• **WHAT TO DO**
Look through the listing below and report how many lines contain "this", as a bare number.

• **SOURCE RECORDS**

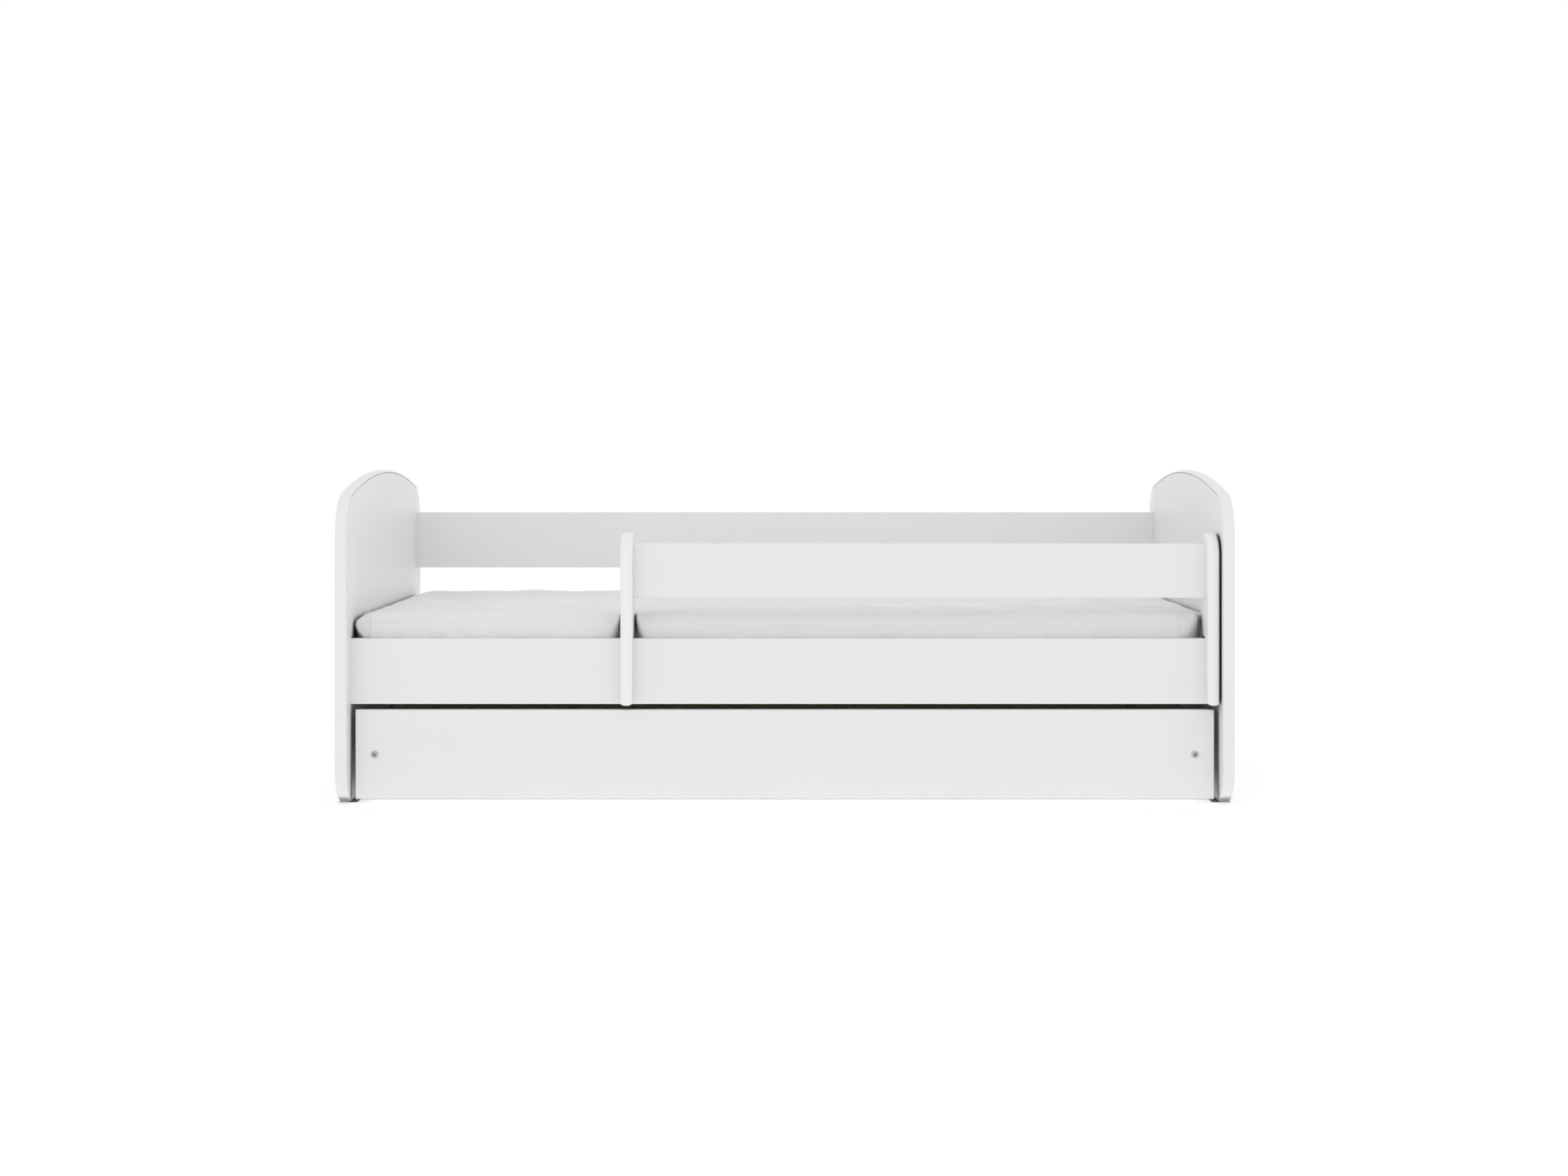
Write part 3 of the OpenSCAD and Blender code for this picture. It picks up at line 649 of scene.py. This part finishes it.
def connector_bolts(node, axis, sign, body):
    """Bolts with a bevelled round head and a hexagon socket, each facing out along one axis."""
    turn = Vector((0, 0, 1)).rotation_difference(Vector([sign * (i == axis) for i in range(3)]))
    steps = 48
    bm = bmesh.new()
    for low, high in solids_of(node):
        face = (low + high) / 2
        face[axis] = (high if sign > 0 else low)[axis]
        rings = []
        for z, radius, hexagon in bolt_section((high - low)[axis]):
            ring = []
            for i in range(steps):
                a = 2 * math.pi * i / steps
                corner = 1 / math.cos((a % (math.pi / 3)) - math.pi / 6)
                r = radius * (1 + hexagon * (corner - 1))
                ring.append(bm.verts.new(face + turn @ Vector((r * math.cos(a), r * math.sin(a), z))))
            rings.append(ring)
        for a, b in zip(rings, rings[1:]):
            for i in range(steps):
                made = bm.faces.new((a[i], a[(i + 1) % steps], b[(i + 1) % steps], b[i]))
                # the socket walls take the dark socket colour: painted shade
                made.material_index = int(a in rings[2:4])
        bm.faces.new(rings[0])
        bm.faces.new(rings[-1])
    piece = add_piece(node + "_made", bm, body, "nickel", [node])
    piece.data.materials.append(MAT["socket"])
    piece.data.shade_smooth()
    piece.data.set_sharp_from_angle(angle=math.radians(35))


def hardware():
    """Bolts, and CAD nodes that keep their shape and take a proper material."""
    connector_bolts("drawer_bolts", Y, -1, "drawer")
    connector_bolts("post_bolts", Y, 1, "bed")
    connector_bolts("panel_bolts_left", X, -1, "bed")
    connector_bolts("panel_bolts_right", X, 1, "bed")
    for node in ("panel_barrel_nuts", "drawer_barrel_nuts"):
        relook(node, "nickel", 0.0004)
    for node in ("slat_screws", "cleat_screws", "guard_board_screws", "drawer_back_screws", "castor_screws"):
        relook(node, "zinc", 0.0001)
    relook("strap_staples", "zinc")
    relook("post_inserts", "brass", 0.0003)
    relook("drawer_dowels", "beech", 0.001)
    relook("slat_straps", "webbing")
    relook("drawer_bottom_strip", "strip", 0.0003)
    for node in NODES:
        if node.startswith("castor_bracket"):
            relook(node, "bracket", 0.0008, 3)
        elif node.startswith("castor_pin"):
            relook(node, "zinc", 0.0004, 3)
        elif node.startswith("castor_wheel"):
            relook(node, "wheel", 0.0012, 3)


# ---------- mattress and its sheet ----------

# Grid steps, and the closer steps near some edges, as (reach, step). Posts have a reach on each side.
FOAM_STEP = 0.014
SHEET_STEP = 0.010
FINE_ENDS = (0.040, 0.004)
FINE_FRONT = (0.050, 0.005)
FINE_BACK = (0.02, 0.005)
FINE_TOP = (0.045, 0.0045)
FINE_POSTS = (0.045, 0.030, 0.0035)
POST_LAP = 0.004
# How far the rounding of the edges reaches along X, Y and Z, the hem's width, the room for the sheet
# round the foam, and the cloth's own thickness
END_ROUND = (0.018, 0.012, 0.012)
HEM = 0.060
SHEET_T = 0.0015
CLOTH_T = 0.0008
# How far the ends and the long sides swell. The top rises, falls towards the back, and falls again
# within END_REACH of each end.
SWELL = (0.0012, 0.0034)
TOP_RISE = 0.0028
BACK_FALL = 0.0045
END_FALL = 0.0065
END_REACH = 0.040
# Ripples: their height, length, seed and stretch along X, Y and Z
STREAKS = (0.0026, 0.055, 7, (0.30, 1.0, 1.0))
BLOTCHES = (0.0005, 0.070, 11, (1.0, 1.0, 1.0))
# Dents at the posts: the mattress's distance from a post, then the dent's width on its left and right,
# and how much of that width is gone near the mattress's top
POST_CLEAR = 0.0012
SLACK = {"guard_post_left": (0.022, 0.020, 0.9), "guard_post_right": (0.042, 0.012, 0.55)}
# Front corners: how far the left and the right one tuck in, and the width and height of their folds
TUCKS = (0.024, 0.014)
TUCK_FOLD = (0.017, 0.028)
# Creases beside the posts: start and end in X and Z, then depth and width
CREASES = [
    ((-0.2695, 0.3440), (-0.2430, 0.3275), 0.0050, 0.0034),
    ((-0.3090, 0.3240), (-0.3210, 0.3090), 0.0030, 0.0030),
    ((0.7420, 0.3440), (0.7640, 0.3330), 0.0045, 0.0040),
]
# The sheet's settling: frames, and how far a point may move
SETTLE_FRAMES = 18
SETTLE_CAP = 0.003


def ripples(points, height, length, seed, stretch):
    """Smooth seeded unevenness at each point, in waves of about this height and length in any direction."""
    rng = np.random.default_rng(seed)
    total = np.zeros(len(points))
    for _ in range(14):
        turn = rng.uniform(0, 2 * math.pi)
        size = length * rng.uniform(0.8, 1.3)
        k = 2 * math.pi / size * np.array([math.cos(turn), math.sin(turn), rng.uniform(-0.6, 0.6)])
        total += np.sin(points @ (k * stretch) + rng.uniform(0, 2 * math.pi)) / math.sqrt(7)
    return height * total


def smooth(t):
    """0 below 0, 1 above 1 and smooth between."""
    t = np.clip(t, 0, 1)
    return t * t * (3 - 2 * t)


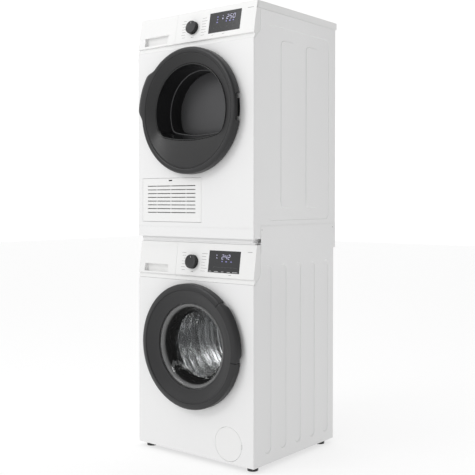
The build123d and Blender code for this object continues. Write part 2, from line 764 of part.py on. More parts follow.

• **THE COMPLETED TASK**
3